[Begin]

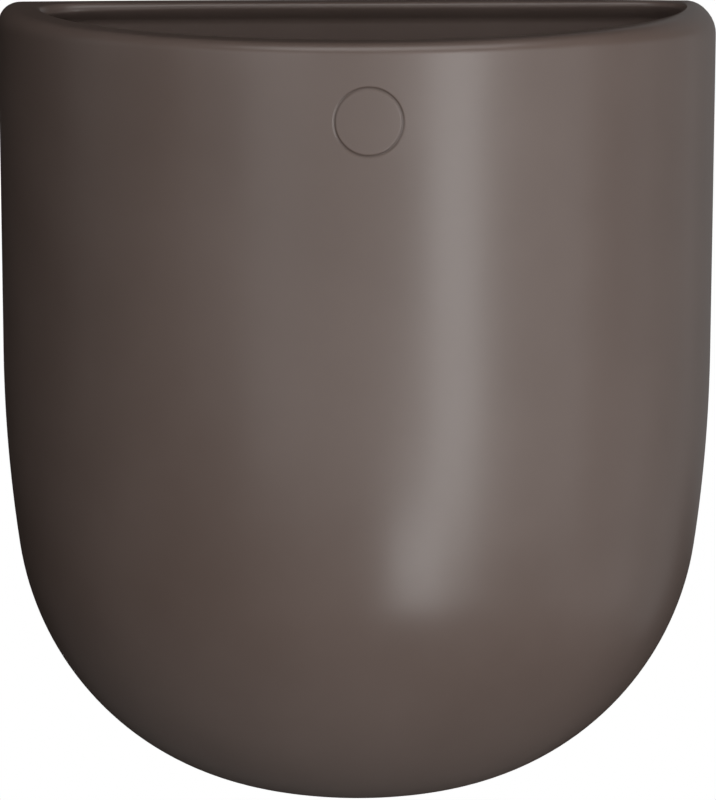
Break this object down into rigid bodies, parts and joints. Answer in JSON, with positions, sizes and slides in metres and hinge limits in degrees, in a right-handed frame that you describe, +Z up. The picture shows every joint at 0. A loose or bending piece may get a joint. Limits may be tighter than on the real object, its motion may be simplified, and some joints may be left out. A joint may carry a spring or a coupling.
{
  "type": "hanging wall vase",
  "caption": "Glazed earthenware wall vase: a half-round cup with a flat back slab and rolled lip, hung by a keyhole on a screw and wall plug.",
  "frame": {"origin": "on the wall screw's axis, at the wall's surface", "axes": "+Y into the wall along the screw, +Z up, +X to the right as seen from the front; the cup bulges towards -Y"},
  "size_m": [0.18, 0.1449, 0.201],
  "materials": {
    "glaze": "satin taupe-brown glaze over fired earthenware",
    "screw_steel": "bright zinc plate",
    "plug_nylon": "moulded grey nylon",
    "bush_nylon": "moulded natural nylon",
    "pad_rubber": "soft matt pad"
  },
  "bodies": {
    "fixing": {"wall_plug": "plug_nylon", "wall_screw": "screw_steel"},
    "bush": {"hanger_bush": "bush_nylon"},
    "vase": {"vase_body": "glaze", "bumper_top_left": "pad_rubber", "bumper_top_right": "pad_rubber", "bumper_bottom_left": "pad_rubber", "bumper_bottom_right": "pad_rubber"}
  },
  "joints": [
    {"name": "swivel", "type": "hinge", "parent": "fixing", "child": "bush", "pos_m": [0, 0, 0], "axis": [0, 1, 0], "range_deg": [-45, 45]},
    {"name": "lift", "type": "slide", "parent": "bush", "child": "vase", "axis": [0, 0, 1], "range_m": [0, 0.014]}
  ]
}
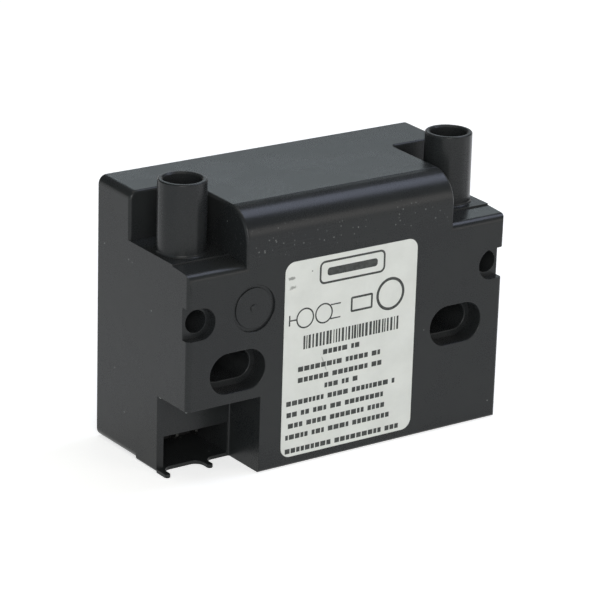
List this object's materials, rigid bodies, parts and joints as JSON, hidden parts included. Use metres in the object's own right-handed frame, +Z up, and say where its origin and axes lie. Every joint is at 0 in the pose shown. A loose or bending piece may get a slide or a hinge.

[End]

- [Exercise details]:
Copy every record exactly as presented.

- [Finished answer]:
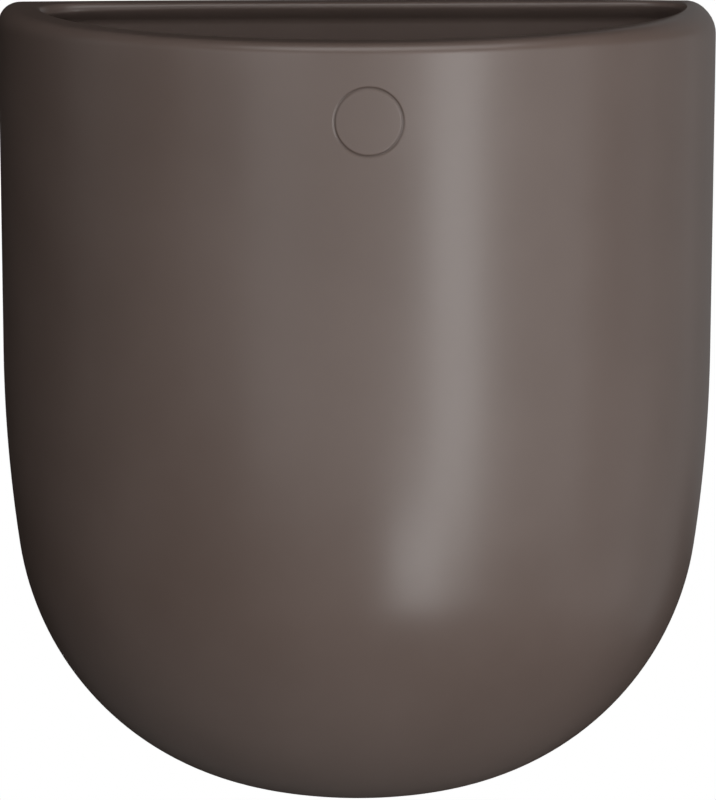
Break this object down into rigid bodies, parts and joints. Answer in JSON, with positions, sizes and slides in metres and hinge limits in degrees, in a right-handed frame that you describe, +Z up. The picture shows every joint at 0. A loose or bending piece may get a joint. Limits may be tighter than on the real object, its motion may be simplified, and some joints may be left out. A joint may carry a spring or a coupling.
{
  "type": "hanging wall vase",
  "caption": "Glazed earthenware wall vase: a half-round cup with a flat back slab and rolled lip, hung by a keyhole on a screw and wall plug.",
  "frame": {"origin": "on the wall screw's axis, at the wall's surface", "axes": "+Y into the wall along the screw, +Z up, +X to the right as seen from the front; the cup bulges towards -Y"},
  "size_m": [0.18, 0.1449, 0.201],
  "materials": {
    "glaze": "satin taupe-brown glaze over fired earthenware",
    "screw_steel": "bright zinc plate",
    "plug_nylon": "moulded grey nylon",
    "bush_nylon": "moulded natural nylon",
    "pad_rubber": "soft matt pad"
  },
  "bodies": {
    "fixing": {"wall_plug": "plug_nylon", "wall_screw": "screw_steel"},
    "bush": {"hanger_bush": "bush_nylon"},
    "vase": {"vase_body": "glaze", "bumper_top_left": "pad_rubber", "bumper_top_right": "pad_rubber", "bumper_bottom_left": "pad_rubber", "bumper_bottom_right": "pad_rubber"}
  },
  "joints": [
    {"name": "swivel", "type": "hinge", "parent": "fixing", "child": "bush", "pos_m": [0, 0, 0], "axis": [0, 1, 0], "range_deg": [-45, 45]},
    {"name": "lift", "type": "slide", "parent": "bush", "child": "vase", "axis": [0, 0, 1], "range_m": [0, 0.014]}
  ]
}
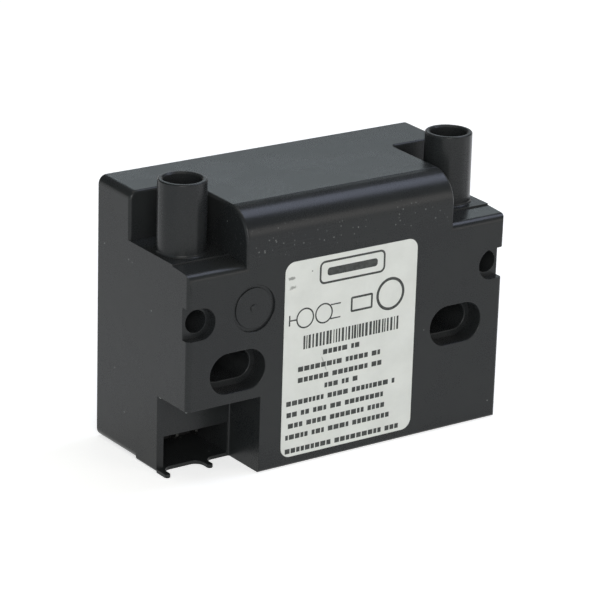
List this object's materials, rigid bodies, parts and joints as JSON, hidden parts included. Use metres in the object's own right-handed frame, +Z up, and say where its origin and axes lie. Every joint is at 0 in the pose shown. A loose or bending piece may get a slide or a hinge.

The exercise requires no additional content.